「同一」是属于空间性的词汇,就时间而言,是「无时」。但仅是无时并不能有任何意义。当自然被看做是立于我的面前,时间已经存在,而「无时」便成了时间。但时间顺序只有在「无时」的领域中进行时才具有意义,这「无时」即是佛教的sunyata(空)概念。在这个「空」中,山是山,而我看它们如此,它们看我如此;我看它们即是它们看我。如此则sunyata便成了tathath(物如);物如即是空,而空即是物如。

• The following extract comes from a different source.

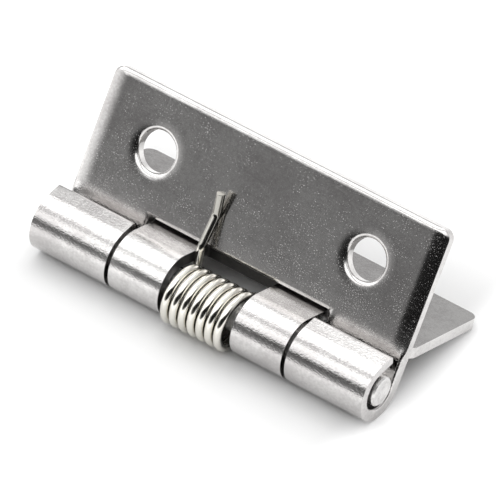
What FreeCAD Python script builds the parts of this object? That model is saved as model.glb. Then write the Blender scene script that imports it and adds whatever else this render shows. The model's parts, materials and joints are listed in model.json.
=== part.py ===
import FreeCAD, Part
import math
import os

# Spring loaded door hinge, in millimetres.
#
# Two stamped leaves of one sheet thickness turn on a plain pin. The upper leaf has the two end
# knuckles and the lower leaf the two inner ones. A torsion spring fills the space between the inner
# knuckles, and a leg at each of its ends pushes on the front face of one leaf.
#
# The leaves cross at the pin, so the spring swings their backs towards each other until the edge of
# each leaf's notch meets the other leaf's back. The hinge is modelled in that free position, lying
# on a flat surface: the barrel and the far edge of the lower leaf touch it, and the upper leaf
# leans back.
#
# X runs along the pin, Y points to the back and Z up. The origin is on the surface, under the
# middle of the hinge.

V = FreeCAD.Vector

# Leaves
LENGTH = 50.8            # along the pin
SHEET = 1.6              # thickness of both leaves
UPPER_WIDTH = 21.0       # pin axis to the far edge of the upper leaf
LOWER_WIDTH = 20.4       # pin axis to the far edge of the lower leaf
CORNER = 1.3             # outer corners of the plates
NOTCH_CORNER = 0.5       # inner corners of the notches
UPPER_EDGE_ROUND = 0.5   # rounded front edges of the upper leaf, left by the punch
LOWER_EDGE_ROUND = 0.15  # the same on the lower leaf

# Screw holes, two in each leaf
HOLE_DIAMETER = 5.4
HOLE_SPACING = 32.0      # between the two holes of one leaf
HOLE_FROM_EDGE = 7.85    # far edge of the leaf to the middle of the holes

# Knuckles
PIN_PLAY = 0.5           # between the pin and the rolled bore
INNER_KNUCKLE = 7.7      # width of each inner knuckle
KNUCKLE_GAP = 0.6        # side gap between neighbouring knuckles
SPRING_GAP = 11.0        # between the two inner knuckles
ROLL_ANGLE = 236.0       # how far the sheet is rolled round the pin, in degrees
TAIL = 2.4               # straight end of the rolled sheet
TAIL_ROUND = 0.5         # worn outer edge of that end

# Pin
PIN_DIAMETER = 4.0
PIN_PROUD = 0.2          # each end of the pin stands this far out of the end knuckle
PIN_CHAMFER = 0.2

# Free position
BACK_ANGLE = 76.0        # between the backs of the leaves when they rest on their stop, in degrees
STOP_GAP = 0.05          # left between a notch edge and the other leaf at the stop

# Torsion spring
WIRE = 1.15
PITCH = 1.35
COILS = 7                # times that the wire passes the front of the pin
COIL_PLAY = 0.99         # between the pin and the inside of the coil
COIL_PLAY_LEFT = 0.02    # what is left of it where the coil hangs on the pin
COIL_HANG = 176.0        # the way the coil hangs off the pin, in degrees from the back over the top
COIL_SHIFT = -0.11       # from the middle of the spring's gap to the middle of the coil

# Legs of the spring, both alike
LEG_LEAN = 17.0          # leaving the coil a leg leans away from its leaf, to clear the notch edge
LEG_RISE = 5.0           # length from the coil to the bend where it turns back to the leaf
LEG_RETURN = 4.35        # along the leaf, from there to the bend that presses on the leaf
LEG_GAP = 0.03           # left between that bend and the front face of the leaf
LEG_TIP = 3.1            # length of the turned out tip
TIP_ANGLE = 17.0         # of the tip to the leaf, in degrees
LEG_BEND = 1.6           # radius of the bends in a leg
LEG_SIDE = 0.1           # side gap between a leg and the knuckle that it runs beside
JOG_START = 1.4          # length from the coil to where a leg turns towards that knuckle
JOG_END = 4.0            # and to where it runs straight beside it

# What follows from the sizes above
pin_radius = PIN_DIAMETER / 2
bore_radius = pin_radius + PIN_PLAY
barrel_radius = bore_radius + SHEET
notch_depth = barrel_radius / math.tan(math.radians(BACK_ANGLE / 2)) + STOP_GAP
half_length = LENGTH / 2
half_gap = SPRING_GAP / 2
inner_end = half_gap + INNER_KNUCKLE
outer_start = inner_end + KNUCKLE_GAP
same = 1e-4              # places closer than this are one place

# The lower leaf slopes from the barrel down to the rounded far edge that it rests on.
edge_reach = LOWER_WIDTH - LOWER_EDGE_ROUND
edge_drop = bore_radius + LOWER_EDGE_ROUND
lower_tilt = (math.asin((barrel_radius - LOWER_EDGE_ROUND) / math.hypot(edge_reach, edge_drop))
              + math.atan2(edge_drop, edge_reach))
upper_tilt = math.radians(BACK_ANGLE) - lower_tilt

wire_radius = WIRE / 2
coil_inner = pin_radius + COIL_PLAY
coil_mean = coil_inner + wire_radius
coil_outer = coil_inner + WIRE
hang = math.radians(COIL_HANG)
coil_y = (COIL_PLAY - COIL_PLAY_LEFT) * math.cos(hang)
coil_z = (COIL_PLAY - COIL_PLAY_LEFT) * math.sin(hang)
lean = math.radians(LEG_LEAN)
tip_turn = math.radians(TIP_ANGLE)
turns = COILS - 0.5 + (BACK_ANGLE + 2 * LEG_LEAN) / 360
coil_start = COIL_SHIFT - turns * PITCH / 2
coil_end = coil_start + turns * PITCH

# The pin axis in the hinge's own frame, with the origin under the middle of the outline
front_reach = min(-barrel_radius, coil_y - coil_outer)
back_reach = LOWER_WIDTH * math.cos(lower_tilt) + barrel_radius * math.sin(lower_tilt)
axis_y = -(front_reach + back_reach) / 2
axis_z = barrel_radius


def lower_point(x, along, out):
    """A point of the lower leaf: along the leaf from the pin axis, and out towards its back."""
    c, s = math.cos(lower_tilt), math.sin(lower_tilt)
    return V(x, axis_y + along * c + out * s, axis_z - along * s + out * c)


def upper_point(x, along, out):
    """A point of the upper leaf: along the leaf from the pin axis, and out towards its back."""
    c, s = math.cos(upper_tilt), math.sin(upper_tilt)
    return V(x, axis_y + along * c + out * s, axis_z + along * s - out * c)


def leaf_section(point, width):
    """Section across the pin: a flat plate, the roll round the pin and its straight tail."""

    def rolled(radius, degrees, beyond=0.0):
        angle = math.radians(degrees)
        along = radius * math.cos(angle) - beyond * math.sin(angle)
        out = radius * math.sin(angle) + beyond * math.cos(angle)
        return point(-half_length, along, out)

    start = 90.0
    middle = start + ROLL_ANGLE / 2
    end = start + ROLL_ANGLE
    back_edge = point(-half_length, width, barrel_radius)
    front_edge = point(-half_length, width, bore_radius)
    outline = [
        Part.Arc(rolled(barrel_radius, start), rolled(barrel_radius, middle), rolled(barrel_radius, end)),
        Part.LineSegment(rolled(barrel_radius, end), rolled(barrel_radius, end, TAIL)),
        Part.LineSegment(rolled(barrel_radius, end, TAIL), rolled(bore_radius, end, TAIL)),
        Part.LineSegment(rolled(bore_radius, end, TAIL), rolled(bore_radius, end)),
        Part.Arc(rolled(bore_radius, end), rolled(bore_radius, middle), rolled(bore_radius, start)),
        Part.LineSegment(rolled(bore_radius, start), front_edge),
        Part.LineSegment(front_edge, back_edge),
        Part.LineSegment(back_edge, rolled(barrel_radius, start)),
    ]
    return Part.Face(Part.Wire([piece.toShape() for piece in outline]))


def notch(point, left, right):
    """Cutter for one notch: it clears the knuckle side from left to right, with rounded corners."""
    reach = 2 * barrel_radius
    near = notch_depth - NOTCH_CORNER
    turn = NOTCH_CORNER * math.sqrt(0.5)
    low = [(left, near), (left, -reach), (right, -reach), (right, near)]
    corners = []
    for x, inward in ((right, -1), (left, 1)):
        centre = x + inward * NOTCH_CORNER
        corners.append([(x, near), (centre - inward * turn, near + turn), (centre, notch_depth)])
    first, second = corners
    second.reverse()

    def at(place):
        return point(place[0], place[1], -reach)

    outline = [Part.LineSegment(at(a), at(b)) for a, b in zip(low, low[1:])]
    outline.append(Part.Arc(*[at(place) for place in first]))
    outline.append(Part.LineSegment(at(first[-1]), at(second[0])))
    outline.append(Part.Arc(*[at(place) for place in second]))
    face = Part.Face(Part.Wire([piece.toShape() for piece in outline]))
    return face.extrude(point(0, 0, reach) - point(0, 0, -reach))


def leaf(point, width, edge_round, notches):
    """One leaf, cut from a full length strip of the section and rounded on its front face."""
    axis = point(0, 0, 0)
    along = (point(0, width, 0) - axis).normalize()
    out = (point(0, 0, width) - axis).normalize()
    solid = leaf_section(point, width).extrude(V(LENGTH, 0, 0))
    solid = solid.cut([notch(point, left, right) for left, right in notches])
    for side in (-1, 1):
        base = point(side * HOLE_SPACING / 2, width - HOLE_FROM_EDGE, 0)
        solid = solid.cut(Part.makeCylinder(HOLE_DIAMETER / 2, 2 * barrel_radius, base, out))

    def measured(edge, direction):
        return [(vertex.Point - axis).dot(direction) for vertex in edge.Vertexes]

    def lies(edge, direction, value):
        return all(abs(place - value) < same for place in measured(edge, direction))

    x_axis = V(1, 0, 0)
    corners = []
    for edge in solid.Edges:
        at_end = lies(edge, x_axis, -half_length) or lies(edge, x_axis, half_length)
        if at_end and (lies(edge, along, width) or lies(edge, along, notch_depth)):
            corners.append(edge)
    solid = solid.makeFillet(CORNER, corners)

    front = []
    for edge in solid.Edges:
        if lies(edge, out, bore_radius) and not lies(edge, along, 0.0):
            front.append(edge)
    solid = solid.makeFillet(edge_round, front)

    end = math.radians(90.0 + ROLL_ANGLE)
    tail_along = barrel_radius * math.cos(end) - TAIL * math.sin(end)
    tail_out = barrel_radius * math.sin(end) + TAIL * math.cos(end)
    tails = []
    for edge in solid.Edges:
        if lies(edge, along, tail_along) and lies(edge, out, tail_out):
            tails.append(edge)
    return solid.makeFillet(TAIL_ROUND, tails)


def hinge_pin():
    """A plain rod with a small chamfer at each end."""
    half = half_length + PIN_PROUD
    rod = Part.makeCylinder(pin_radius, 2 * half, V(-half, axis_y, axis_z), V(1, 0, 0))
    ends = [edge for edge in rod.Edges if edge.BoundBox.XLength < same]
    return rod.makeChamfer(PIN_CHAMFER, ends)


def coil():
    """The close wound turns, from the upper leg's tangent point to the lower leg's."""
    start = upper_tilt + lean - math.pi / 2
    outwards = V(0, math.cos(start), math.sin(start))
    sideways = V(0, -math.sin(start), math.cos(start))
    helix = Part.makeHelix(PITCH, turns * PITCH, coil_mean, 0, True)
    rise = PITCH / (2 * math.pi)
    section = Part.Circle(V(coil_mean, 0, 0), V(0, -coil_mean, rise), wire_radius).toShape()
    body = Part.Wire(helix.Edges).makePipeShell([Part.Wire([section])], True, True)
    turn = FreeCAD.Rotation(outwards, sideways, V(1, 0, 0), "ZXY")
    body.Placement = FreeCAD.Placement(V(coil_start, axis_y + coil_y, axis_z + coil_z), turn)
    return body


def tube(points):
    """A stretch of round wire through the points, with an arc of LEG_BEND at each corner."""
    pieces = []
    here = points[0]
    for before, corner, after in zip(points, points[1:], points[2:]):
        arriving = (corner - before).normalize()
        leaving = (after - corner).normalize()
        half_turn = arriving.getAngle(leaving) / 2
        cut = LEG_BEND * math.tan(half_turn)
        first = corner - arriving * cut
        last = corner + leaving * cut
        towards = (leaving - arriving).normalize()
        middle = corner + towards * (LEG_BEND / math.cos(half_turn) - LEG_BEND)
        pieces.append(Part.LineSegment(here, first).toShape())
        pieces.append(Part.Arc(first, middle, last).toShape())
        here = last
    pieces.append(Part.LineSegment(here, points[-1]).toShape())
    section = Part.Circle(points[0], points[1] - points[0], wire_radius).toShape()
    return Part.Wire(pieces).makePipeShell([Part.Wire([section])], True, False)


def leg(point, tilt, updown, coil_x, hand):
    """One leg, from the coil along the front face of its leaf, beside the knuckle on its hand."""
    c, s = math.cos(tilt), math.sin(tilt)
    along = coil_y * c + updown * coil_z * s + coil_mean * math.sin(lean)
    out = coil_y * s - updown * coil_z * c + coil_mean * math.cos(lean)
    drift = hand * PITCH / (2 * math.pi * coil_mean)
    side = hand * (half_gap - LEG_SIDE - wire_radius)

    def leaning(distance, x):
        return point(x, along + distance * math.cos(lean), out - distance * math.sin(lean))

    press_along = along + LEG_RISE * math.cos(lean) + LEG_RETURN
    press_out = bore_radius - LEG_GAP - wire_radius
    tip_along = press_along + LEG_TIP * math.cos(tip_turn)
    tip_out = press_out - LEG_TIP * math.sin(tip_turn)
    return tube([
        leaning(0, coil_x),
        leaning(JOG_START, coil_x + drift * JOG_START),
        leaning(JOG_END, side),
        leaning(LEG_RISE, side),
        point(side, press_along, press_out),
        point(side, tip_along, tip_out),
    ])


def torsion_spring():
    upper_leg = leg(upper_point, upper_tilt, 1, coil_start, -1)
    lower_leg = leg(lower_point, lower_tilt, -1, coil_end, 1)
    return coil().fuse([upper_leg, lower_leg])


beyond = half_length + 2 * CORNER
upper_notches = [(-outer_start, outer_start)]
lower_notches = [(-beyond, -inner_end), (-half_gap, half_gap), (inner_end, beyond)]
parts = {
    "upper_leaf": leaf(upper_point, UPPER_WIDTH, UPPER_EDGE_ROUND, upper_notches),
    "lower_leaf": leaf(lower_point, LOWER_WIDTH, LOWER_EDGE_ROUND, lower_notches),
    "hinge_pin": hinge_pin(),
    "torsion_spring": torsion_spring(),
}

os.makedirs("parts", exist_ok=True)
for node, shape in parts.items():
    shape.exportStep("parts/" + node + ".step")
    box = shape.optimalBoundingBox()
    print(node, "solids", len(shape.Solids), "faces", len(shape.Faces), "valid", shape.isValid(),
          "volume", round(shape.Volume, 2))
    print("   from", [round(value, 3) for value in (box.XMin, box.YMin, box.ZMin)],
          "to", [round(value, 3) for value in (box.XMax, box.YMax, box.ZMax)])
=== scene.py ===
import bpy
import json
import math
import numpy as np
from bpy.props import FloatProperty, FloatVectorProperty, IntProperty, PointerProperty
from mathutils import Matrix, Vector


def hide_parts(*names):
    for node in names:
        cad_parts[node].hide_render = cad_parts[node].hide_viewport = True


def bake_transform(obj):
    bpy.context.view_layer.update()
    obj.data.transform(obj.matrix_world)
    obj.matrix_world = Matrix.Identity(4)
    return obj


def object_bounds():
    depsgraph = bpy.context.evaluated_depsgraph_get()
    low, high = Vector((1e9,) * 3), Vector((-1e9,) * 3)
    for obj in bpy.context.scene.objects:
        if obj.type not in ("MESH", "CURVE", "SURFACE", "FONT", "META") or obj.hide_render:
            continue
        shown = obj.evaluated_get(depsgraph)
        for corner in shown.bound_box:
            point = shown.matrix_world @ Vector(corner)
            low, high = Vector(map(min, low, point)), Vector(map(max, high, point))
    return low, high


bl_info = {
    "name": "Sprung hinge look",
    "version": (1, 0, 0),
    "blender": (4, 5, 0),
    "location": "3D View > Sidebar > Hinge",
    "description": "Gives a sprung hinge its polished steel, winds its spring and sets the stage for its picture",
    "category": "Object",
}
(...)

当我们达到这个思想阶段,纯粹主体性就是纯粹客体性,the en-soi就是the pour-soi,此处有着人与自然、神与自然、一与多的完美同一。但这个同一并不意含着以其一的消失为代价而成就其二。山并没有消失;它们在我前面。我并没有把它们吸入我之内,它们也没有把我从地上扫除。二分仍旧在此,这物如却是空。山是山又不是山。我是我,你是你,而我又是你,你又是我。万象世界的自然并没有被忽视,而人做为面对万象世界的主体,却仍旧意识到他自己。 6
禅避免讨论或辩论,因为这在我们费了许多麻烦之后,什么结果都没有。禅并不轻视哲学或驱使我们做哲学思考的东西,但禅的任务是要我们知道,哲学思考并不能穷尽人类追求最终之物的愿望。因此有如下的问答:
药山惟严问云岩昙(日成)(七八二──八四一):「听说你懂得弄狮子,是不是?」
云岩:「是。」
药山:「弄得几出?」
云岩:「弄得六出。」
药山:「我亦弄得。」
云岩:「和尚弄得几出?」
药山:「我弄得一出。」
云岩:「一即六,六即一(6)。」
后来云岩到为山灵佑(七七一──八五三)处,为山问:「听说你在药山处知道如何弄狮子,是么?」
云岩:「是。」
为山:「是常弄还是有时让它休息。」
云岩:「想弄时弄,想让它休息时,就让它休息。」
为山:「休息时狮子在什么处?」
云岩:「休息,休息(7)!」
狮子是自然,而弄者是自我,或subjectum(主体)──我有时如此称呼自我。自然被自我从五官(依佛教心理学,则为六官)所知觉。当云岩说他知道如何弄六个狮子时,他所指的是我们用以掌握自然的五种感官(或六官)。感官象窗子,我们通过它们来观察自然。自然可能比此更多,但我们却只有五官,超越这五官之外,我们就没有办法来分辨自然。在超乎五(或六)官的世界中,我们会对自然有更多的知觉,而我们的生活也会更为丰富。七个窗子必然会让我们对自然知道得更多。然而,这却只是我们所具有的感官之窗望出去所得出的可能性;依照佛教心理学,这些感官之外,另有分别智或末那识(mano-vijnana)。由此,我们可以想象一个四度或五度或如何度空间的世界。数学家们有各种的数字,虚数、负数、复数等等,这些都是在感官上不能证明的。我们实际的物理世界是受限制的。我们可以想象一个无限延伸的空间,但专家们却告诉我们空间是有限的,并可以做数学计算。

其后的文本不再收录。